Part of the process of being an independent writer is to learn the entire process of publishing your work.
If you decide to spend money on all of these services you could spend more than a few hundred dollars and still have a book that might sell $10 worth the first year. Harsh? I am sorry, but that is the hard truth of it. Listen, not everyone is Hemmingway! Practice writing here on blogs. It is free, it won’t make you any money, but you will make some new friends. I know an author who wrote a book about a passion he had, in this case flying. I support authors such as this, and I bought a copy of his book. I visited with him enough to know that his book would flop but, I still got his signature on the cover and wished him well.
Reading the book, I found typo after typo, and the grammar was terrible. Amazon and others make it very easy to get your book into print. How many times have you re-read your masterpiece and found a typo? I still do to this day, and it pisses me off! I can read the same sentence 100’s of times and miss the “you instead of your, or you’re.”
One trick that I use that I will share is I keep a list of my common typos and guess what I do with that list? Ctrl F every you in the document. Is it correct or not? You can use that with your typos and eliminate much. I use Grammarly at the end of the process. If you leave it running from the get go, it disables auto save. That to me is an incredibly stupid design. It also uses so much horsepower that it often bogs down word to where word will crash.
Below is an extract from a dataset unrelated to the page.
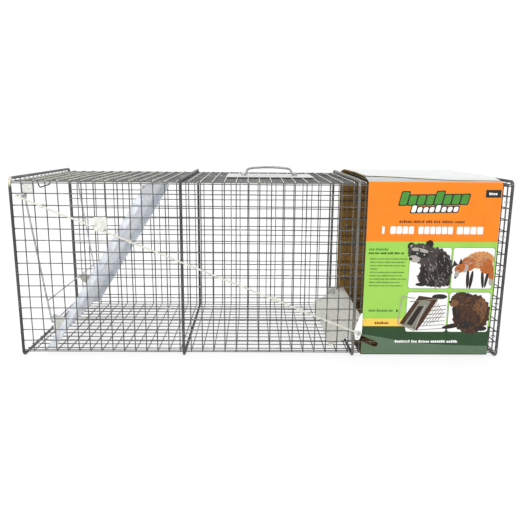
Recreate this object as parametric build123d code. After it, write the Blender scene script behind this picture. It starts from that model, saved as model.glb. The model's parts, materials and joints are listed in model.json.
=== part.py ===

This blog is about sharing, and if you read my blog, you know that I freely share with you. Please share your tips with me, and by proxy others who read this. I believe that we authors are not competitors but belong to a particular breed of people which unite us in a special way.
I hope that something I wrote you can use, but if nothing else, buy one of my books and tell me what you think. They are all inexpensive reads, and some are free on Amazon Kindle Unlimited! Feedback is invaluable but remember, if you offer it, I will want to know why. Not why you offer it but why you did or did not like it. Get into the habit of learning more about yourself by asking yourself always, why did I not like this or why did I like that. It is critical in marketing to know why you liked an ad or not. This process you can use in your entire life, everywhere with everyone. The more that you know about yourself will assist you in learning more about others.